Ni qué decir del sombrío Planeta
sediento, recursos menguantes (2008) de Michael Klare, describiendo en este
siglo los nuevos conflictos estratégicos que pueden tirar por la borda las
buenas intenciones que pusimos en esta nota. Desde la filosofía del derecho,
Martín D. Farrel, profesor de la UBA, en Ética
en las relaciones internacionales (2003), refiere a las tensiones entre
soberanía nacional y derecho de gentes, si el pluralismo cultural habilita el
pluralismo moral y la vigencia del consecuencialismo ético.
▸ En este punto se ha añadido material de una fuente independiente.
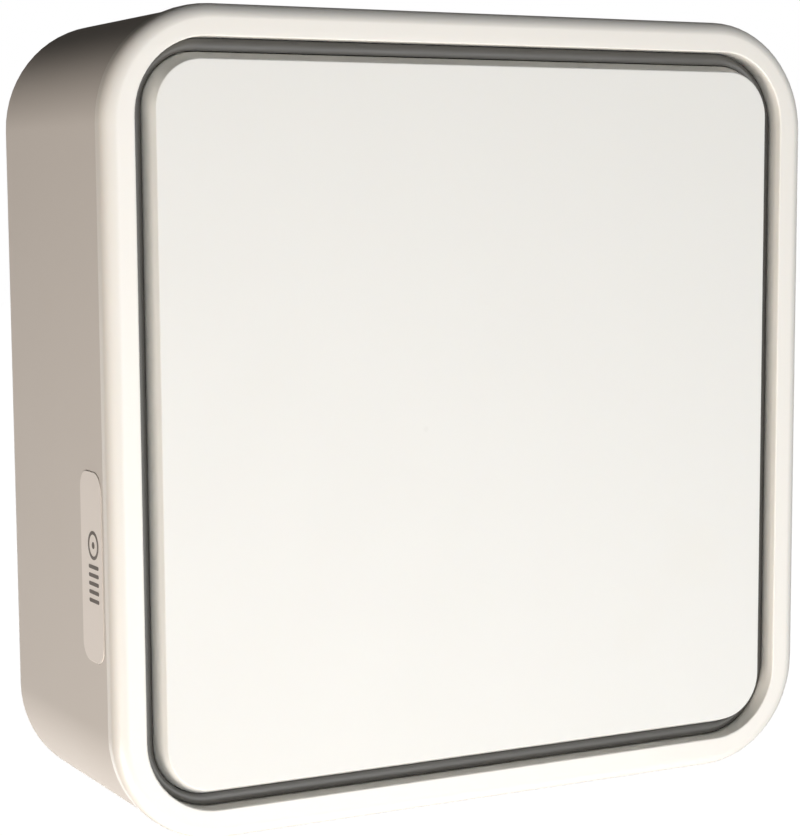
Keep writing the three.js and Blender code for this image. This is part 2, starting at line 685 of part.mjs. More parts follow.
function mountingBracket() {
  const front = bracketFront - PAST;
  const tongue = roundedRectangle(
    TONGUE.width, TONGUE.height, TONGUE.radius, 0, BRACKET_SIZE / 2);
  const plate = join(
    slab(square(BRACKET_SIZE, BRACKET_RADIUS), bracketFront, 0, { curve: 4 }),
    slab(tongue, bracketFront, 0, { curve: 3 }),
  );
  const wallSlots = [-WALL_SLOTS.x, WALL_SLOTS.x].map((x) =>
    slab(capsule(WALL_SLOTS.width, WALL_SLOTS.length, x, 0), front, PAST, { curve: 2 }));
  const windows = [LOWER_WINDOW, UPPER_WINDOW].map(({ height, z }) => slab(
    roundedRectangle(WINDOWS.width, height, WINDOWS.radius, 0, z), front, PAST, { curve: 3 }));
  return cut(
    plate,
    ...windows,
    ...wallSlots,
    ...QUARTERS.map(([sx, sz]) => rod(BOLTS.radius, sx * BOLTS.x, sz * BOLTS.z, front, PAST)),
    ...QUARTERS.map(([sx, sz]) => rod(STUD_SHANK + GAP, sx * STUD_X, sz * STUD_Z, front, PAST)),
    rod(SCREW_HOLE, 0, RIVET_Z, front, PAST),
  );
}

function stud(x, z) {
  const headBack = PLATE_FRONT - GAP;
  const shoulder = bracketFront - GAP;
  return turned([[0, headBack - 1.6], [STUD_HEAD - 0.6, headBack - 1.6], [STUD_HEAD, headBack - 1],
    [STUD_HEAD, headBack], [STUD_SHANK, headBack], [STUD_SHANK, shoulder - 0.8],
    [STUD_SHOULDER, shoulder - 0.8], [STUD_SHOULDER, shoulder], [STUD_SHANK, shoulder],
    [STUD_SHANK, -GAP], [0, -GAP]], x, z);
}

// The outline of a bent strip: its middle line's Y and Z, offset by half its thickness each way.
function bentStrip(points, thickness) {
  const middle = points.map(([y, z]) => new THREE.Vector2(y, z));
  const offsets = middle.map((point, i) => {
    const before = middle[Math.max(i - 1, 0)];
    const after = middle[Math.min(i + 1, middle.length - 1)];
    const along = after.clone().sub(before).normalize();
    return new THREE.Vector2(along.y, -along.x).multiplyScalar(thickness / 2);
  });
  const rightSide = middle.map((point, i) => point.clone().add(offsets[i]));
  const leftSide = middle.map((point, i) => point.clone().sub(offsets[i]));
  return new THREE.Shape([...rightSide, ...leftSide.reverse()]);
}

// Leaf of the catch: a flat foot under the rivet, a ramp away from the wall, a nose that drops
// into the back plate's slot and a tail to press it back by.
function catchSpring() {
  const leaf = bentStrip(CATCH_LINE, LEAF_THICKNESS);
  const geometry = new THREE.ExtrudeGeometry(leaf, { depth: LEAF_WIDTH, bevelEnabled: false });
  const turn = new THREE.Matrix4().makeBasis(
    new THREE.Vector3(0, 1, 0), new THREE.Vector3(0, 0, 1), new THREE.Vector3(1, 0, 0));
  geometry.applyMatrix4(turn);
  geometry.translate(-LEAF_WIDTH / 2, 0, 0);
  return cut(geometry, rod(SCREW_HOLE, 0, RIVET_Z, -5, 0));
}

function catchRivet() {
  const leafFront = bracketFront - GAP - LEAF_THICKNESS;
  return turned([[0, leafFront - 1.5], [2, leafFront - 1.5], [3, leafFront - 0.7],
    [3, leafFront - GAP], [1.6, leafFront - GAP], [1.6, -GAP], [0, -GAP]], 0, RIVET_Z);
}

place(bracketGroup, 'mounting_bracket', mountingBracket(), 'zincSteel');
[[-1, -1], [-1, 1], [1, -1], [1, 1]].forEach(([sx, sz], i) => {
  place(bracketGroup, `bracket_stud_${i + 1}`, stud(sx * STUD_X, sz * STUD_Z), 'zincSteel');
});

place(bracketGroup, 'catch_spring', catchSpring(), 'springSteel');
place(bracketGroup, 'catch_rivet', catchRivet(), 'zincSteel');

export default accessPoint;
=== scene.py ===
import json
import math

import bmesh
import bpy
from bpy.props import FloatProperty, FloatVectorProperty, IntProperty, PointerProperty
from mathutils import Matrix, Vector


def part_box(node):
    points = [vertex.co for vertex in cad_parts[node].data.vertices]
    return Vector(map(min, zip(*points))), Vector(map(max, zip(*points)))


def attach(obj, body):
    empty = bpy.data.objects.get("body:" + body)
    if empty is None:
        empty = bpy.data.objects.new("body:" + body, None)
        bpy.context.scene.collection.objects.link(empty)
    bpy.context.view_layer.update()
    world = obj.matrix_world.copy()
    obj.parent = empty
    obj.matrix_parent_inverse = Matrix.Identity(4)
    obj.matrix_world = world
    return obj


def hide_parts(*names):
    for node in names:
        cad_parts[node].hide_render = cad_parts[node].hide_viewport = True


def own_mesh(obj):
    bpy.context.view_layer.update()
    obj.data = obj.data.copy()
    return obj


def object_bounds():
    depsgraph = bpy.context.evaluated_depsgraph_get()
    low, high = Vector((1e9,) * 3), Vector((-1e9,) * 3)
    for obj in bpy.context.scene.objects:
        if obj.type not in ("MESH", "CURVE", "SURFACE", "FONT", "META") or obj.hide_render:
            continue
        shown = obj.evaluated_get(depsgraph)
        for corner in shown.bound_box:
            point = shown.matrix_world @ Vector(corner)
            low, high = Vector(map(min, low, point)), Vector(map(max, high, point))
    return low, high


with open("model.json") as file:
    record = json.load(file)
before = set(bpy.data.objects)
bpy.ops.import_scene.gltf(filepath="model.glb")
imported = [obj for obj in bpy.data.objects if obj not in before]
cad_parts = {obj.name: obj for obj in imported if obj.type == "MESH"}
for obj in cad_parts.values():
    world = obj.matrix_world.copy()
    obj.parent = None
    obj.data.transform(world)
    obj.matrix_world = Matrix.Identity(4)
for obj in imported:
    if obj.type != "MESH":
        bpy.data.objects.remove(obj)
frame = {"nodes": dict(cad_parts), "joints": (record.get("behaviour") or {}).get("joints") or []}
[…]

Podríamos seguir sumando nombres de
lectura imprescindible, pero esta breve aproximación en suma es la manera de
acercarnos al ojo de la tormenta. Si no estamos atentos a los signos de los
tiempos, si no profundizamos los análisis y debates de mediano y largo plazos,
no esperemos paz y bien para las generaciones que nos siguen y nos reclaman
resultados. En fin, prohibidos los preconceptos y prohibido no pensar. Los
lectores habrán advertido, finalmente, varios tópicos flotando en el aire. Es
verdad, será motivo para una nueva nota.